By forcing one input to be decimal or float you force the output to be that as well. In practice you can either do this by declaring your one of your input variables as a decimal or float (depending on which you use, in your case you would change the type of m_LocationSqrMtr) or if you have a constant input (as you do) you can force it to be decimal/float/double as follows:
var a = 10f // float
var b = 10d // double
var c = 10m // decimal
var d = 10.0 // double I believe
This question already has answers here:
Why does integer division in C# return an integer and not a float?
(8 answers)
Closed 9 years ago.
Today i come with a problem and not able to figure out what is the issue with this simple statement
I Tried
double d =1/4;
expected ans for me is 0.25 but in reality ans is 0.0 why so ??
And what should we do if statement is in terms of integer variables like this
double a =(a-b)/(d+e);
Because what you done is here integer division. 1 / 4 always give you 0 as a result regardless which type you assing it.
.NET has 3 type of division. From 7.7.2 Division operator
Integer division
Floating-point division
Decimal division
From Integer division part;
The division rounds the result towards zero, and the absolute value of
the result is the largest possible integer that is less than the
absolute value of the quotient of the two operands.
If you want to 0.25 as a result, you should define one of your values as a floating point.
You can use one of these;
double d = 1d / 4d;
double d = 1d / 4;
double d = 1 / 4d;
And what should we do if statement is in terms of integer variables
like this
double a =(a-b)/(d+e);
I assume your a, b, d and e are integers, you should use one of these then;
double a = (double)(a-b) / (double)(d+e);
double a = (a-b) / (double)(d+e);
double a = (double)(a-b) / (d+e);
double d =1d/4;
should work.
If you don't specify the type of your numbers, it is treated as Integer. And integer 1/4 will be zero.
Use this:
double d = (double) 1 / 4;
/ Operator (msdn)
When you divide two integers, the result is always an integer. For
example, the result of 7 / 3 is 2. To determine the remainder of 7 /
3, use the remainder operator (%). To obtain a quotient as a rational
number or fraction, give the dividend or divisor type float or type
double. You can assign the type implicitly if you express the dividend
or divisor as a decimal by putting a digit to the right side of the
decimal point.
Try this:
double d = 1.0 / 4.0;
Given 2 values like so:
decimal a = 0.15m;
decimal b = 0.85m;
Where a + b will always be 1.0m, both values are only specified to 2 decimal places and both values are >= 0.0m and <= 1.0m
Is it guaranteed that x == total will always be true, for all possible Decimal values of x, a and b? Using the calculation below:
decimal x = 105.99m;
decimal total = (x * a) + (x * b);
Or are there cases where x == total only to 2 decimal places, but not beyond that?

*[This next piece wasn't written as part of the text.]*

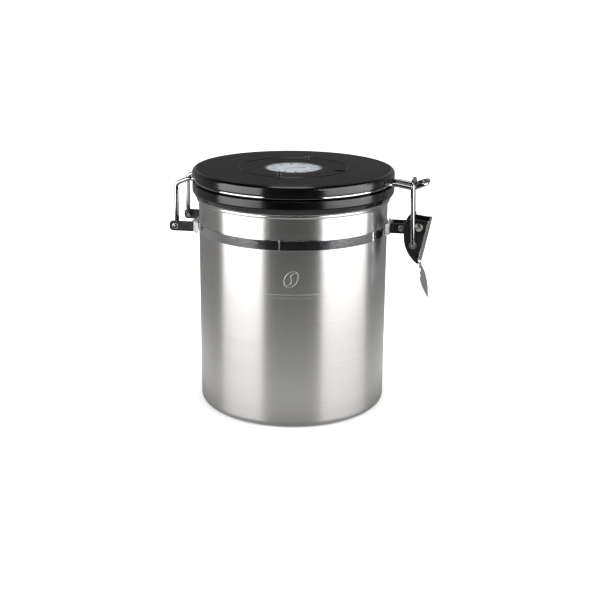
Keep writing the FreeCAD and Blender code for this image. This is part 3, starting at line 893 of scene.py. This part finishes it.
def studio_world():
    """White to the camera. In reflections the room is dim overhead and in front, and paler behind."""
    world = bpy.data.worlds.new("studio")
    bpy.context.scene.world = world
    world.use_nodes = True
    draw = Stage(world.node_tree)
    heading = draw.add("ShaderNodeTexCoord").outputs["Generated"]
    parts = draw.add("ShaderNodeSeparateXYZ", inputs={0: heading})
    rear = draw.smooth_range(draw.towards_camera(heading), *ROOM_TURN, ROOM_REAR, ROOM_FRONT)
    overhead = draw.smooth_range(parts.outputs["Z"], *ROOM_RISE, 1.0, ROOM_OVERHEAD)
    level = draw.calculate("MULTIPLY", rear, overhead)
    room = draw.out("ShaderNodeBackground", inputs={"Strength": level})
    fill = draw.out("ShaderNodeBackground", inputs={"Strength": ROOM_FILL})
    seen = draw.out("ShaderNodeBackground", inputs={"Color": (1, 1, 1, 1), "Strength": ROOM_SEEN})
    path = draw.add("ShaderNodeLightPath")
    indirect = draw.out("ShaderNodeMixShader", inputs={0: path.outputs["Is Glossy Ray"], 1: fill, 2: room})
    whole = draw.out("ShaderNodeMixShader", inputs={0: path.outputs["Is Camera Ray"], 1: indirect, 2: seen})
    draw.add("ShaderNodeOutputWorld", inputs={"Surface": whole})


def area_light(name, place, aim, width, tall, power):
    light = bpy.data.lights.new(name, "AREA")
    light.shape = "RECTANGLE"
    light.size = width
    light.size_y = tall
    light.energy = power
    holder = bpy.data.objects.new(name, light)
    holder.location = place
    holder.rotation_euler = (place - aim).to_track_quat("Z", "Y").to_euler()
    holder.visible_camera = False
    bpy.context.scene.collection.objects.link(holder)


def softbox(name, azimuth, distance, height, width, tall, power):
    """A large upright light on the table. Azimuth 0 is towards -Y, and it grows towards +X."""
    turn = math.radians(azimuth)
    place = Vector((math.sin(turn) * distance, -math.cos(turn) * distance, height))
    area_light(name, place, Vector((0, 0, height)), width, tall, power)


def studio_lights():
    """Two softboxes beside the object and a dimmer one overhead."""
    softbox("softbox_left", azimuth=-50.7, distance=0.62, height=0.275, width=0.63, tall=0.54, power=5.8)
    softbox("softbox_right", azimuth=74.0, distance=0.62, height=0.275, width=0.73, tall=0.54, power=6.6)
    area_light("softbox_overhead", place=Vector((0, -0.1, 1.2)), aim=Vector((0, 0, 0.1)),
               width=0.5, tall=0.5, power=3.0)


def studio_camera():
    data = bpy.data.cameras.new("camera")
    data.lens = CAMERA_LENS
    data.sensor_width = 36
    data.clip_start = 0.01
    camera = bpy.data.objects.new("camera", data)
    turn = Matrix.Rotation(math.radians(CAMERA_AZIMUTH), 4, "Z")
    tilt = Matrix.Rotation(math.radians(90 - CAMERA_PITCH), 4, "X")
    roll = Matrix.Rotation(math.radians(CAMERA_ROLL), 4, "Z")
    stand = Matrix.Translation(Vector((CAMERA_OFFSET, -CAMERA_DISTANCE, CAMERA_HEIGHT)))
    camera.matrix_world = turn @ stand @ tilt @ roll
    bpy.context.scene.collection.objects.link(camera)
    bpy.context.scene.camera = camera


studio_floor()
studio_world()
studio_lights()
studio_camera()
bpy.context.scene.view_settings.view_transform = "Standard"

Would it make any difference if a and b could be specified to unlimited decimal places (as much as Decimal allows), but as long as a + b = 1.0m still holds?

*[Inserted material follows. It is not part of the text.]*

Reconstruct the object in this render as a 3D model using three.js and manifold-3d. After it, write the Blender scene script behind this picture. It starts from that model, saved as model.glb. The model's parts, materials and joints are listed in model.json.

Decimal is stored as a sign, an integer, and an integer exponent for the number 10 that represents the decimal location. So long as your integral portion of the number (e.g. 105 in 105.99) is not sufficiently large, then a + b will always equal one. and the outcome of your equation (x * a) + (x * b) will always have the correct value for the four decimal places.
Unlike float and double, precision is not lost up to the size of the data type (128 bits)
From MSDN:
The Decimal value type represents decimal numbers ranging from
positive 79,228,162,514,264,337,593,543,950,335 to negative
79,228,162,514,264,337,593,543,950,335. The Decimal value type is
appropriate for financial calculations requiring large numbers of
significant integral and fractional digits and no round-off errors.
The Decimal type does not eliminate the need for rounding. Rather, it
minimizes errors due to rounding. For example, the following code
produces a result of 0.9999999999999999999999999999 rather than 1
decimal dividend = Decimal.One;
decimal divisor = 3;
// The following displays 0.9999999999999999999999999999 to the console
Console.WriteLine(dividend/divisor * divisor);
The maximum precision of decimal in the CLR is 29 significant digits. When you're using that kind of precision, you're really talking approximation especially if you do multiplication because that requires intermediate results that the CLR must be able to process (see also http://msdn.microsoft.com/en-us/library/364x0z75.aspx).
If you have x with 2 significant digits and, say, a with 20 significant digits, then x * a will already have a minimum precision of 22 digits, and possibly more may be needed for intermediate results.
If x always has only 2 significant digits and you can keep the number of significant digits in a and b low enough (say, 22 digits -- pretty good and probably far enough away from 27 to deal with rounding errors), then I suppose (x * a) + (x * b) should be a pretty precise calculation always.
Finally, whether a + b always makes up 1.0m is of no significance related to a and b's individual precisions.